A user of mink oil locally has expressed interest in the seal oil as a possibly somewhat comparable product although I have no idea what they use the mink oil for. So since none of the soap calculators have seal oil as an option I used mink oil as a substitute along with whatever other oils I had on hand to formulate a recipe with. I ended up using 33% coconut oil, 33% canola oil and 34% seal oil (put into the recipe as mink oil). I added a little lavender oil before pouring into the mould and some lavender flowers for decoration. I used 800g of oil in total which worked well as it fit into a loaf pan. It was cold process (warmish really) and had a good trace after about 10-15 minutes of mixing. I left the first batch in the mold for almost 48 hours (since I was away) and the cut it and racked it to dry. While it felt was a bit soft when I cut it, it was firm enough to slice and still maintain its solid shape. Pretty firm already after only a couple of days drying. Looking around the soap calculators more I found I could formulate a recipe using salmon oil. I am wondering of that might be closer in characteristics to seal oil...cant wait to see how it turns out. My second batch I substituted solid shortening for the canola oils as the calculators tell me the final product will he a harder bar of soap...can't wait to see how they turn out!


----------



## cmzaha (Mar 19, 2020)

What I found for Seal oil would be KOH 0.192 and NaOH 0.136 taken from this chart for manufacturing varnish https://tinyurl.com/ssc38zt


----------



## newtonandpelle (Mar 19, 2020)

cmzaha said:


> What I found for Seal oil would be KOH 0.192 and NaOH 0.136 taken from this chart for manufacturing varnish https://tinyurl.com/ssc38zt


Did I mention first timer here?...I'm not even sure what that means. I used 115g of Lye and 304g of water to 800g of oil. That book is about making varnishes...not sure how that is connected to soap making? Any tips or further explanation/insights would be greatly appreciated.


----------



## shunt2011 (Mar 20, 2020)

newtonandpelle said:


> Did I mention first timer here?...I'm not even sure what that means. I used 115g of Lye and 304g of water to 800g of oil. That book is about making varnishes...not sure how that is connected to soap making? Any tips or further explanation/insights would be greatly appreciated.

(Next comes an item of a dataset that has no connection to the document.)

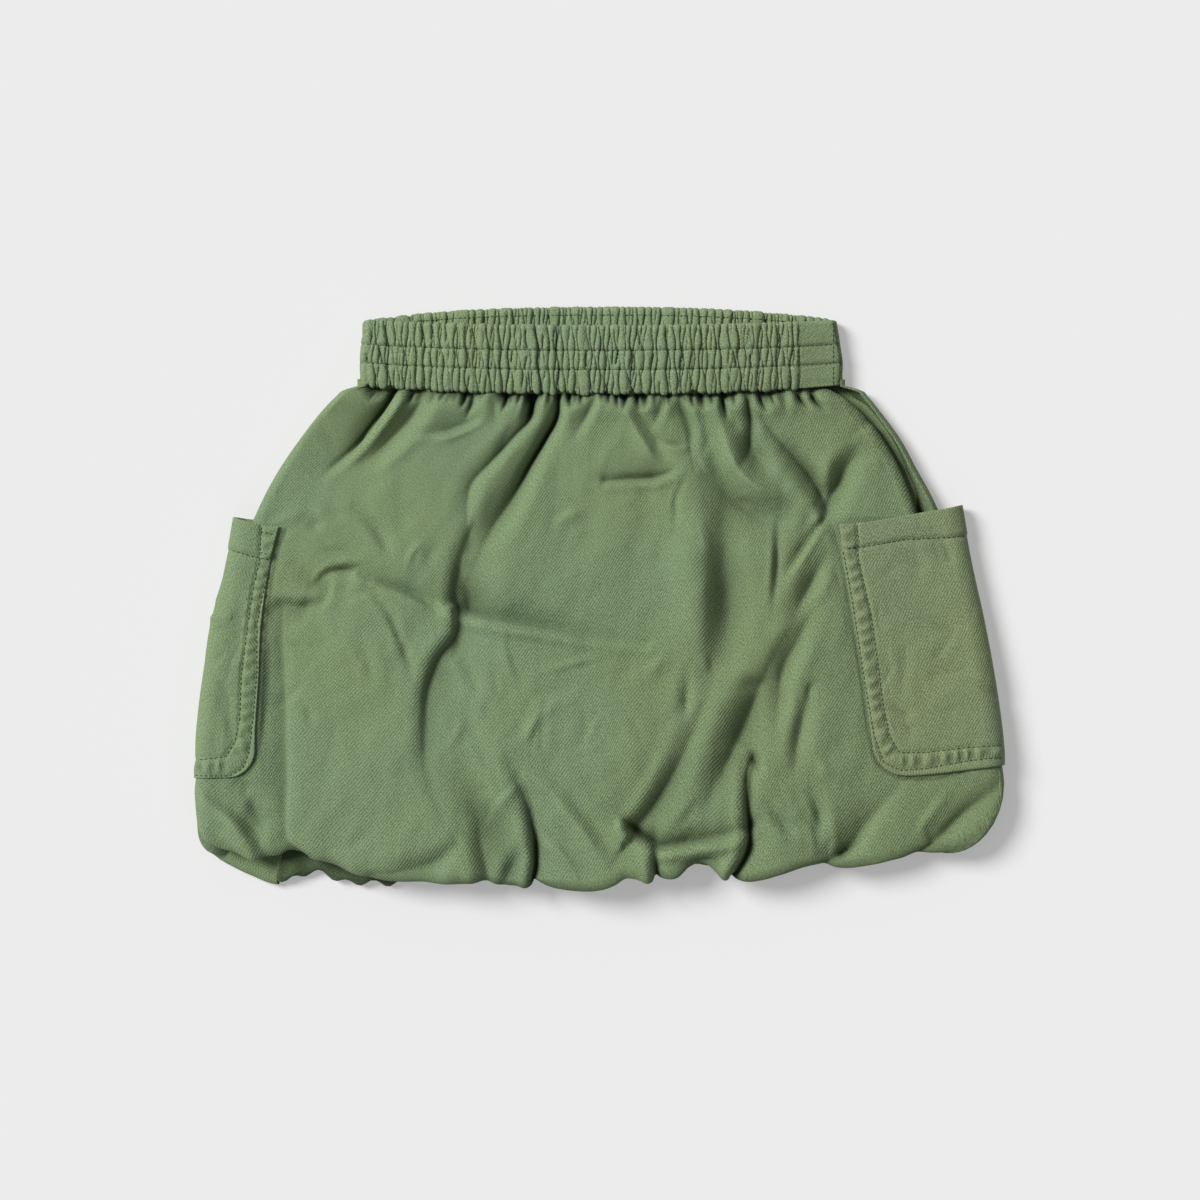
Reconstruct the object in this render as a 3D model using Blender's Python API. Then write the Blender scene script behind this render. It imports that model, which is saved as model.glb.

No, you didn't mention a first timers.  You really need to do some work reading and learning about SAP values.  It's really pertinent to what you asked.  KOH is Potassium Hydroxide used to make liquid soap and NAOH is Sodium Hydroxide used to make bar soap.   The SAP value is what the lye calculators use to calculate how much lye you need for a batch.

So, since your particular oil isn't listed,  you'll need to go through the lye calculator and fine something that is similar in SAP value and then use that oil.


----------



## artemis (Mar 20, 2020)

shunt2011 said:


> No, you didn't mention a first timer.



It's in the subject/thread title


----------



## shunt2011 (Mar 20, 2020)

artemis said:


> It's in the subject/thread title



Duh on me....LOL


----------



## cmzaha (Mar 20, 2020)

Yes, I did see the "First Timer", but when I was a first-timer I had already done my research and knew what Sap values meant, and how to use the information. I would especially have wanted to know this when using a rather exotic oil. At least I found you the information, and Shari told you what it is used for.  
While your pick of Mink Oil was a good guess Soy Bean Oil would have been right on for the average Sap value.


----------



## dixiedragon (Mar 20, 2020)

Here is a link to a chart of SAP values:
http://www.soap-making-resource.com/saponification-table.html

The sap value is how much lye it takes to turn the fat into soap. Since you are making bar soap, look at the NaOH column. 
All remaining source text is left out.